■ Task ■
From the listing that follows, extract every line and set it down unaltered.

[Begin Provided material]

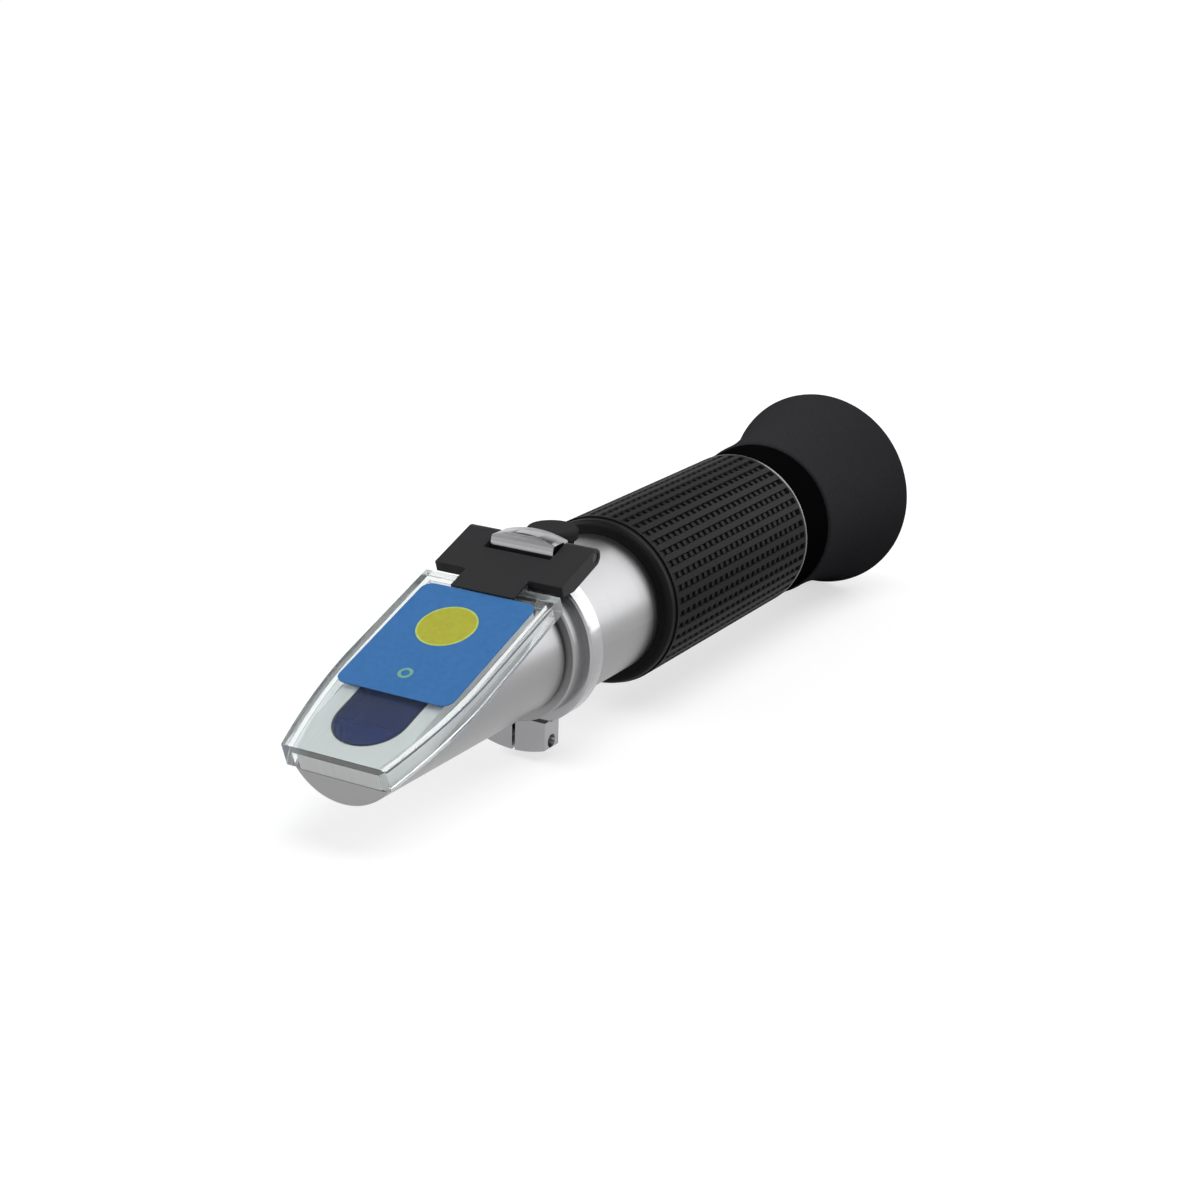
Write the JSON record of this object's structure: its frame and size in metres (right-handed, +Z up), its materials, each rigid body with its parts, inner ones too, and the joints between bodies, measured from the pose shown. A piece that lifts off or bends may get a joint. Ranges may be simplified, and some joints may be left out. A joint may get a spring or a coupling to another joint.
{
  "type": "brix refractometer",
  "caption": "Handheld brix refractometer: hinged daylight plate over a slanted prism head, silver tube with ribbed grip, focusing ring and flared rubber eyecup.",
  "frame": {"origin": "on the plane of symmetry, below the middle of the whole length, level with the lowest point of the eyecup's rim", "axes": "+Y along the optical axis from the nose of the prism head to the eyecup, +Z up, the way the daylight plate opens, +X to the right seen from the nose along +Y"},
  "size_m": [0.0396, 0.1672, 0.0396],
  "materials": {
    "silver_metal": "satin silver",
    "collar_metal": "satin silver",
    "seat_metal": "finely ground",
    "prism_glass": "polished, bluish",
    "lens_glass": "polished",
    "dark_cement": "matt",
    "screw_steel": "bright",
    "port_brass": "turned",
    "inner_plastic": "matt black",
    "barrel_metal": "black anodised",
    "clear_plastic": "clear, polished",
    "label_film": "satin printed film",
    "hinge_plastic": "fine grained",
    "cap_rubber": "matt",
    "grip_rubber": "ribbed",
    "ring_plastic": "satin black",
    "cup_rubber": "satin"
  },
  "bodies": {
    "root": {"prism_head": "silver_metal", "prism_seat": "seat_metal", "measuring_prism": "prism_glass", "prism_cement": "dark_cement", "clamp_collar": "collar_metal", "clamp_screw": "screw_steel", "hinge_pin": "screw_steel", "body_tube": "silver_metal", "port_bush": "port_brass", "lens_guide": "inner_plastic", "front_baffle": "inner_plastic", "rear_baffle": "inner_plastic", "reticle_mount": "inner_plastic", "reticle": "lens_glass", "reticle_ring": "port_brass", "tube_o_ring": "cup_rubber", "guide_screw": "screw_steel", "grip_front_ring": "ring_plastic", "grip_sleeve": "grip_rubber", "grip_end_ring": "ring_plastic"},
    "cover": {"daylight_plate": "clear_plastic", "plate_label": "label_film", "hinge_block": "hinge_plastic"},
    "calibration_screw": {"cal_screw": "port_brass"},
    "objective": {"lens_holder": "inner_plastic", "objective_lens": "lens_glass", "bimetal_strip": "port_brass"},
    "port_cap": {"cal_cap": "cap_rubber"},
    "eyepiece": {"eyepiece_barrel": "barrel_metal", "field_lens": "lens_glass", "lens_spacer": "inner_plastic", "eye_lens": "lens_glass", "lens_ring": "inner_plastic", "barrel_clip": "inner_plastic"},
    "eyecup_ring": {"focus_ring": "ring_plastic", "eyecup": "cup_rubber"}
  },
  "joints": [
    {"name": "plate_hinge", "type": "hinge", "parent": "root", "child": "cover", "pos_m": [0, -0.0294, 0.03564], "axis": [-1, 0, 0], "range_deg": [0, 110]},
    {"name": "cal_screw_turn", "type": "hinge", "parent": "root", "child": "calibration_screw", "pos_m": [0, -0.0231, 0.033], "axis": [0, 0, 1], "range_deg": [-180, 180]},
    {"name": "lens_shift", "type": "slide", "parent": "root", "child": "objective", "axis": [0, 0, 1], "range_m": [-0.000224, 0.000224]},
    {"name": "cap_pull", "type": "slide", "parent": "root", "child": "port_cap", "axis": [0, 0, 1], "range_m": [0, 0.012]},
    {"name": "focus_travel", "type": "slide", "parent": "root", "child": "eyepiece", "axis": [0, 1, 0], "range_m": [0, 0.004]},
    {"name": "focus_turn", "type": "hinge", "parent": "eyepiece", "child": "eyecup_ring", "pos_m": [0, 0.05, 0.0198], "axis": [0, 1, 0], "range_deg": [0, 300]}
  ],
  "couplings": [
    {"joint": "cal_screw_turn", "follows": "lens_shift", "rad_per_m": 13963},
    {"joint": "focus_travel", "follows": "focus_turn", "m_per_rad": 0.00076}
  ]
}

[End Provided material]

■ Solution to this problem ■
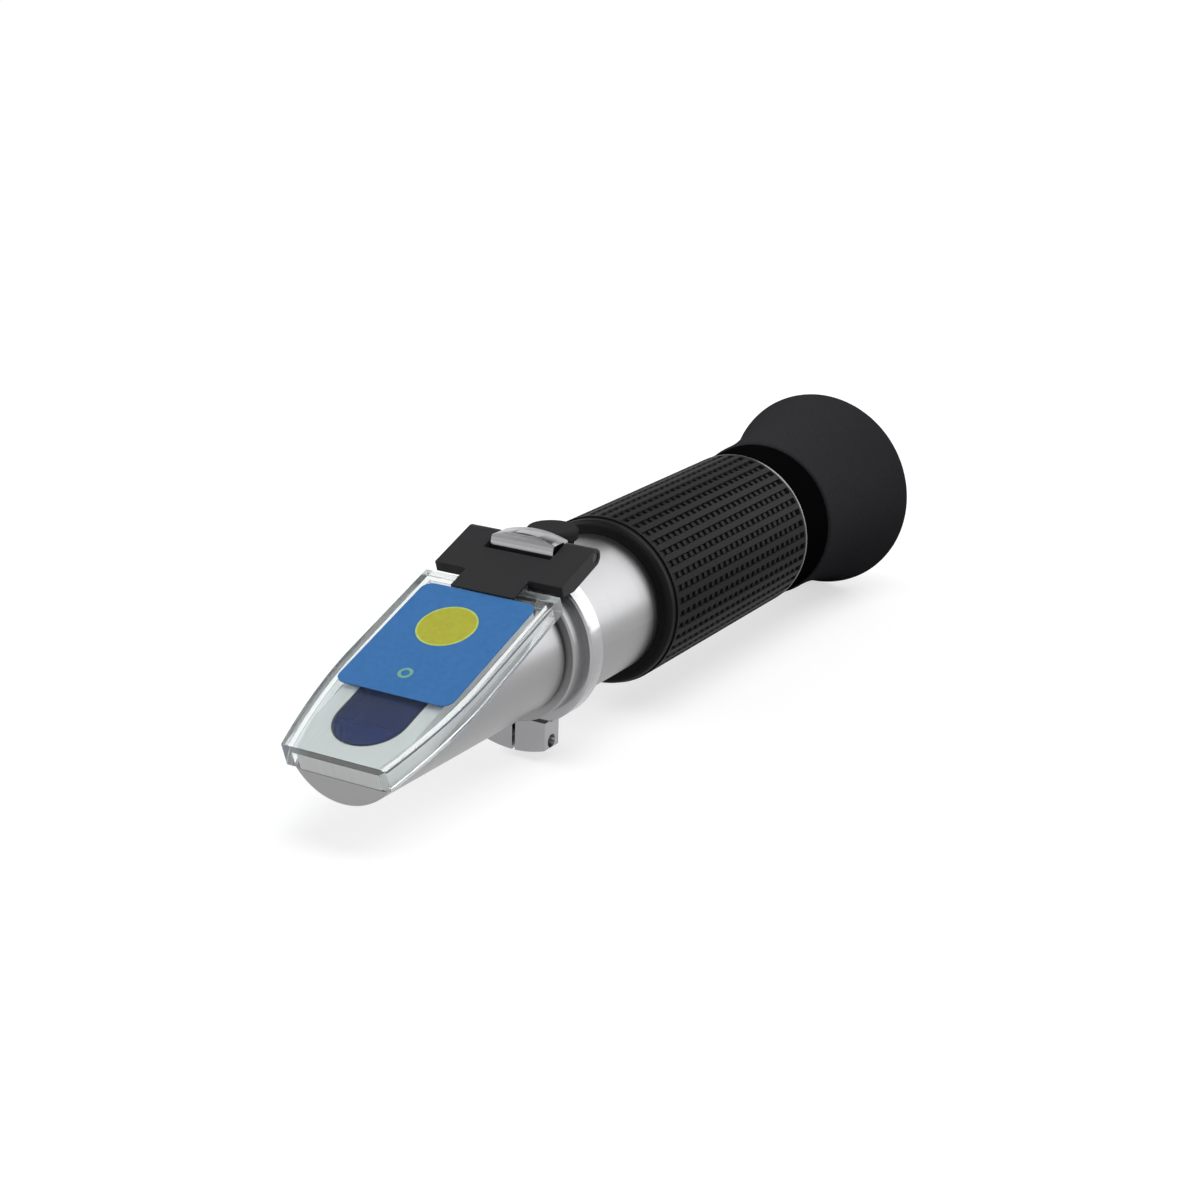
Write the JSON record of this object's structure: its frame and size in metres (right-handed, +Z up), its materials, each rigid body with its parts, inner ones too, and the joints between bodies, measured from the pose shown. A piece that lifts off or bends may get a joint. Ranges may be simplified, and some joints may be left out. A joint may get a spring or a coupling to another joint.
{
  "type": "brix refractometer",
  "caption": "Handheld brix refractometer: hinged daylight plate over a slanted prism head, silver tube with ribbed grip, focusing ring and flared rubber eyecup.",
  "frame": {"origin": "on the plane of symmetry, below the middle of the whole length, level with the lowest point of the eyecup's rim", "axes": "+Y along the optical axis from the nose of the prism head to the eyecup, +Z up, the way the daylight plate opens, +X to the right seen from the nose along +Y"},
  "size_m": [0.0396, 0.1672, 0.0396],
  "materials": {
    "silver_metal": "satin silver",
    "collar_metal": "satin silver",
    "seat_metal": "finely ground",
    "prism_glass": "polished, bluish",
    "lens_glass": "polished",
    "dark_cement": "matt",
    "screw_steel": "bright",
    "port_brass": "turned",
    "inner_plastic": "matt black",
    "barrel_metal": "black anodised",
    "clear_plastic": "clear, polished",
    "label_film": "satin printed film",
    "hinge_plastic": "fine grained",
    "cap_rubber": "matt",
    "grip_rubber": "ribbed",
    "ring_plastic": "satin black",
    "cup_rubber": "satin"
  },
  "bodies": {
    "root": {"prism_head": "silver_metal", "prism_seat": "seat_metal", "measuring_prism": "prism_glass", "prism_cement": "dark_cement", "clamp_collar": "collar_metal", "clamp_screw": "screw_steel", "hinge_pin": "screw_steel", "body_tube": "silver_metal", "port_bush": "port_brass", "lens_guide": "inner_plastic", "front_baffle": "inner_plastic", "rear_baffle": "inner_plastic", "reticle_mount": "inner_plastic", "reticle": "lens_glass", "reticle_ring": "port_brass", "tube_o_ring": "cup_rubber", "guide_screw": "screw_steel", "grip_front_ring": "ring_plastic", "grip_sleeve": "grip_rubber", "grip_end_ring": "ring_plastic"},
    "cover": {"daylight_plate": "clear_plastic", "plate_label": "label_film", "hinge_block": "hinge_plastic"},
    "calibration_screw": {"cal_screw": "port_brass"},
    "objective": {"lens_holder": "inner_plastic", "objective_lens": "lens_glass", "bimetal_strip": "port_brass"},
    "port_cap": {"cal_cap": "cap_rubber"},
    "eyepiece": {"eyepiece_barrel": "barrel_metal", "field_lens": "lens_glass", "lens_spacer": "inner_plastic", "eye_lens": "lens_glass", "lens_ring": "inner_plastic", "barrel_clip": "inner_plastic"},
    "eyecup_ring": {"focus_ring": "ring_plastic", "eyecup": "cup_rubber"}
  },
  "joints": [
    {"name": "plate_hinge", "type": "hinge", "parent": "root", "child": "cover", "pos_m": [0, -0.0294, 0.03564], "axis": [-1, 0, 0], "range_deg": [0, 110]},
    {"name": "cal_screw_turn", "type": "hinge", "parent": "root", "child": "calibration_screw", "pos_m": [0, -0.0231, 0.033], "axis": [0, 0, 1], "range_deg": [-180, 180]},
    {"name": "lens_shift", "type": "slide", "parent": "root", "child": "objective", "axis": [0, 0, 1], "range_m": [-0.000224, 0.000224]},
    {"name": "cap_pull", "type": "slide", "parent": "root", "child": "port_cap", "axis": [0, 0, 1], "range_m": [0, 0.012]},
    {"name": "focus_travel", "type": "slide", "parent": "root", "child": "eyepiece", "axis": [0, 1, 0], "range_m": [0, 0.004]},
    {"name": "focus_turn", "type": "hinge", "parent": "eyepiece", "child": "eyecup_ring", "pos_m": [0, 0.05, 0.0198], "axis": [0, 1, 0], "range_deg": [0, 300]}
  ],
  "couplings": [
    {"joint": "cal_screw_turn", "follows": "lens_shift", "rad_per_m": 13963},
    {"joint": "focus_travel", "follows": "focus_turn", "m_per_rad": 0.00076}
  ]
}